A modified deep learning weather prediction using cubed sphere for global precipitation

Deep learning (DL), a potent technology to develop Digital Twin (DT), for weather prediction using cubed spheres (DLWP-CS) was recently proposed to facilitate data-driven simulations of global weather fields. DLWP-CS is a temporal mapping algorithm wherein time-stepping is performed through U-NET. Although DLWP-CS has shown impressive results for fields, such as temperature and geopotential height, this technique is complicated and computationally challenging for a complex, non-linear field, such as precipitation, which depends on other prognostic environmental co-variables.
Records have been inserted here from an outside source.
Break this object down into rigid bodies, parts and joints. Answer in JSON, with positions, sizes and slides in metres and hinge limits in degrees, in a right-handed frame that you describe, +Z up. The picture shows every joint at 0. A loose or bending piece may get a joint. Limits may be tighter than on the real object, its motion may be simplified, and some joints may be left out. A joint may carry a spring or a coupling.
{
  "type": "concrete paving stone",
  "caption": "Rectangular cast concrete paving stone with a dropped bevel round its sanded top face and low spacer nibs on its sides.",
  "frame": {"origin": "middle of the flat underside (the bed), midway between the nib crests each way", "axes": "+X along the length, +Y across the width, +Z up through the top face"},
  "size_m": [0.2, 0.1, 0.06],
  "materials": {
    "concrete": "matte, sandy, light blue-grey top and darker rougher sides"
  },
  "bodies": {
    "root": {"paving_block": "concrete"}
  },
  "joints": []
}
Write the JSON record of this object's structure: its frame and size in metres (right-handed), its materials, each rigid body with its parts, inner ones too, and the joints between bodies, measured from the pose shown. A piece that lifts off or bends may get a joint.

To address this challenge, we modify the DLWP-CS and call our technique "modified DLWP-CS" (MDLWP-CS). In this study, we transform the architecture from a temporal to a spatio-temporal mapping (multivariate setup), wherein precursor(s) of precipitation can be used as input. As a proof of concept, as a first simple case, a 2-m surface air temperature is used to predict precipitation using MDLWP-CS. The model is trained using hourly ERA-5 reanalysis and the resulting experimental findings are compared to two benchmark models, viz, the linear regression and an operational numerical weather prediction model, which is the Global Forecast System (GFS). The fidelity of MDLWP-CS is much better compared to linear regression and the results are equivalent to GFS output in terms of daily precipitation prediction with 1 day lag. These results provide an encouraging framework for an efficient DT that can facilitate speedy, high fidelity precipitation predictions.